Perhaps this is just the introverted side of my personality making itself felt, but I find there are times when I can be outward-looking, sometimes for days at a time, and other times when I feel like crawling under a stone and waiting for spring. Fortunately it’s the weekend so I don’t have to go out today! However I have just released another novel into the wild despite feeling as if I wanted to keep it to myself for a bit longer. I’ve decided on a compromise, which is that I will let it go out there into the big bad world but *I won’t tell anyone it’s there!* This novel is a special one that I particularly like so I am not sure I want anyone to read it. I wonder if this feeling is unique to me or whether other writers experience it too.

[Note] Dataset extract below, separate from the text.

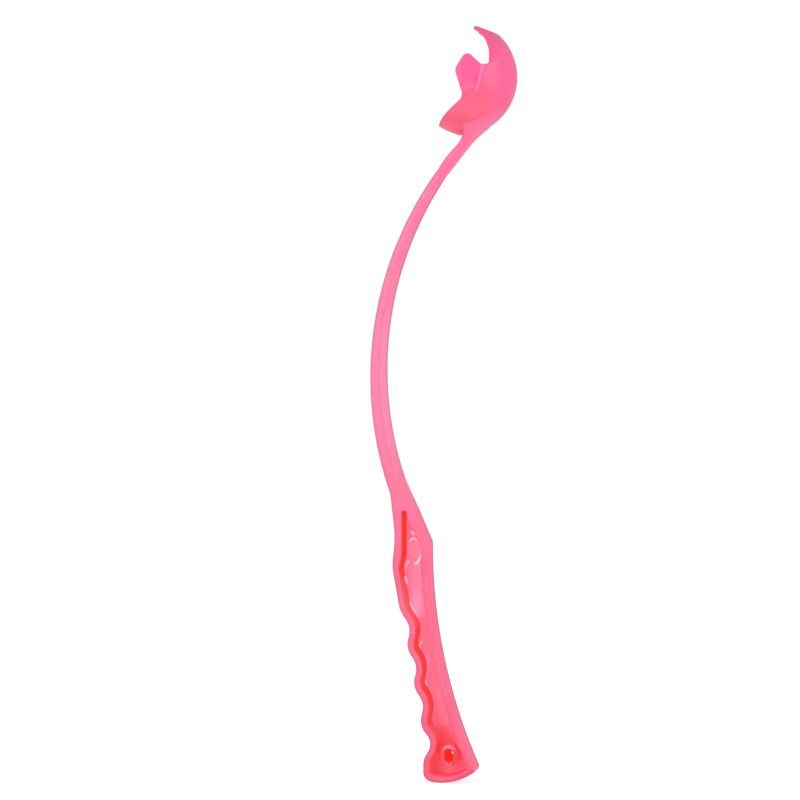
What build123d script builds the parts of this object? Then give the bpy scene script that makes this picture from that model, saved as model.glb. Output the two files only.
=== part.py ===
from build123d import *
from math import asin, cos, degrees, radians, sin, sqrt
import os

os.makedirs("parts", exist_ok=True)

# Dog ball launcher stick, upright, in millimetres.
# X runs to the right of the side view, Z runs up, and Y is the thickness.
# The middle of the thickness is Y = 0 and the hang hole's axis is X = Z = 0.
SIDE = Plane.XZ
FRONT = Plane.YZ
BOTH = (1, -1)

# Ball cup
ball_radius = 31.75
ball_pinch = 0.35
cup_wall = 4.5
tongue_tip_thickness = 1.0
lip_tip_thickness = 1.7
cup_x = 5.4
cup_z = 423.7
seat_radius = ball_radius - ball_pinch
cup_radius = seat_radius + cup_wall
beyond = cup_radius + cup_wall
cup_location = Location((cup_x, 0, cup_z))

# Rim of the cup in the side view, as shares of the cup's outer radius
tip_share = (0.29, 0.80)
tongue_mid_share = (0.557, 0.540)
tongue_foot_share = (0.632, 0.267)
notch_right_share = (0.632, 0.120)
notch_left_share = (0.513, 0.120)
petal_top_share = (0.272, 0.345)
petal_elbow_share = (0.088, 0.019)
scallop_share = (0.217, -0.432)
lip_share = (-0.52, -0.99)
notch_round = 1.5
petal_top_round = 3.0
petal_elbow_round = 5.0
scallop_round = 5.5
rim_round = 0.9

# Ends of the tongue and of the lower lip, seen from above
tongue_end_x = 9.2
tongue_end_radius = 26.0
lip_end_x = -12.5
lip_end_radius = 40.0
end_reach = 12.0
tongue_end_share = 0.5
lip_end_share = 0.6
tongue_facet_angle = 71.3
lip_facet_angle = 246.5

# Thinner side petals inside a bevelled step
petal_step = 1.1
petal_bevel_angle = 50.0
petal_bevel_y = 30.9
crease_top_share = (0.57, 0.24)
crease_foot_share = (0.425, -0.34)
petal_foot_share = (-0.1, -0.20)
petal_far_share = (-0.1, 0.60)

# Bowed arm, an arc on the front and an arc on the back of the side view
bow_x = -50.6
bow_z = 237.0
arm_front_radius = 218.0
bow_width = 8.1
arm_width_loss = 0.5
arm_back_rise = 3.5
arm_front_x = bow_x + arm_front_radius
arm_front_z = bow_z
arm_back_radius = arm_front_radius + arm_width_loss - bow_width
arm_back_x = arm_front_x + arm_width_loss
arm_back_z = bow_z + arm_back_rise
arm_top_z = 364.0
arm_seam_z = 362.0
neck_seam_z = 172.0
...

Until today I was having an unusually outward-looking week. I was on an interview panel (groan) almost all day on Monday – it wasn’t particularly difficult or anything, but I did find it quite a trial having to talk to people all day. Similarly, on Tuesday I had the day off work to meet a long-lost second cousin. Calling him ‘long-lost’ isn’t quite accurate as it wasn’t as if I had once known him and then lost touch. I think it was more that his grandmother lost touch with mine ages ago. I had already met a long-lost third cousin on the same side of the family in similar circumstances – my great-grandfather had lost touch with her great-grandmother. In these cases it’s always interesting to try and work out whether any resemblances are genetic or just coincidental. And if nothing else, it’s good to talk to another person who happens to be interested in a great-uncle’s war record or the puzzle of whether someone who disappeared between censuses died or just went to America. The only problem is that when you meet someone once in a blue moon you tend to try and cram far too much catching-up into the time and end up completely exhausted. Which doesn’t really work if you’ve stupidly promised to go and sort out some of the next lot of props that very same evening.
I didn’t really understand the condition I think of as ‘social fatigue’ until I had my personality analysed at work, which I think I’ve mentioned before. But being introverted explains everything about why I can’t go out socialising with colleagues after work – indeed, sometimes a short meeting or tea break is more than I can manage – and even why I find it almost physically impossible to go to the pub with everyone after Christmas lunch. It’s because I find being with people drains all my energy, (some people more than others, of course! but I mention no names here) and after such events I can only just drag myself home on the bus.
I’m not sure whether being introverted makes people more likely to become a writer. That’s a whole other topic!